The result showed that both the national parties, BJP and the Congress were rejected by the state voters with the opinion poll proved equally wrong. The state electorate seems to have upright rejected India shining slogan coined by the BJP owing to its dismal performance. The party downward slide continued in numbers way lower than what when it had registered the victory in more than 50 seats in the state in subsequent 1991, 1996 and 1998 elections. The decision for calling snap polls by the Vajpayee govt proved very costly for the party. The tally in the state was the lowest since 1989 election. Notable state BJP leaders including union ministers Murli Manohar Joshi and Swami Chinmayanand, state assembly speaker Keshari Nath Tripathi and Uttar Pradesh party unit chief Vinay Katiyar were all defeated. The Ram temple issue also did not help as its party candidate Laloo Singh was defeated at Faizabad by BSP's Mitrasen Yadav. The party failed to win even a single seat in Kashi (Varanasi) region which had 13 Lok Sabha seats. Another BJP prominent leader and ex-CM Kalyan Singh was able to win from Bulandshahr by a small margin of around 6500 votes but the party lost Aligarh, Singh's hometown to the Congress.

In spite of campaigning by Rahul Gandhi, the Congress party was restricted to only 9 seats. The Congress lost Rampur, Meerut, Pratapgarh and Muzaffarnagar, but for the first time in a decade made victories in Poorvanchal (eastern) region by capturing Varanasi and Bansgaon seats.

The regional party, SP did quite well in the state, particularly in the eastern region and winning seats in the Bundelkhand region where it previously went blank in 1999 election.
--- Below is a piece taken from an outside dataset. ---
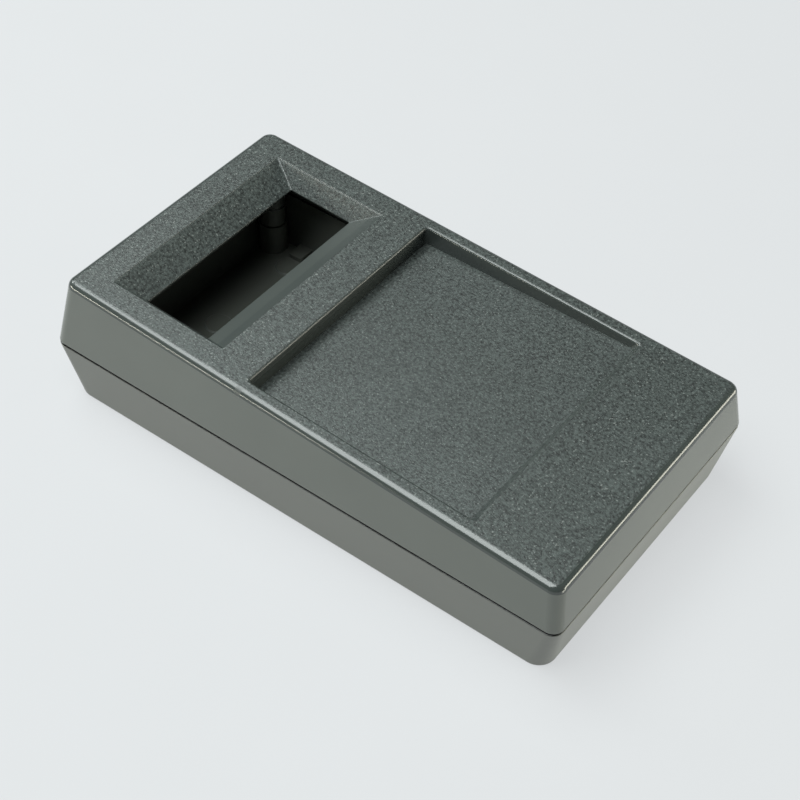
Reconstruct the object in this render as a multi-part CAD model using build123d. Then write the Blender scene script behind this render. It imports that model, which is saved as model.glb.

The alliance with the RLD proved fruitful in the western UP where Muslim-Jat-Yadav combined voted for the SP-RLD alliance.

Apart from it BSP also performed well with consolidation of dalit votes resulting in winning 19 seats from 14 before even in absence of party leader Kanshi Ram and Mayawati taking the charge thereof. Party strategy of fielding a large number of Muslims and upper caste candidates proved to be beneficial for the party. Although the party had lost election deposit in 11 contesting seats.

It was also determined by 'Centre for the Study of Developing Societies' that the majority of the people did not voted keeping in mind the negative statements about their leader or parties to whom they are supporting.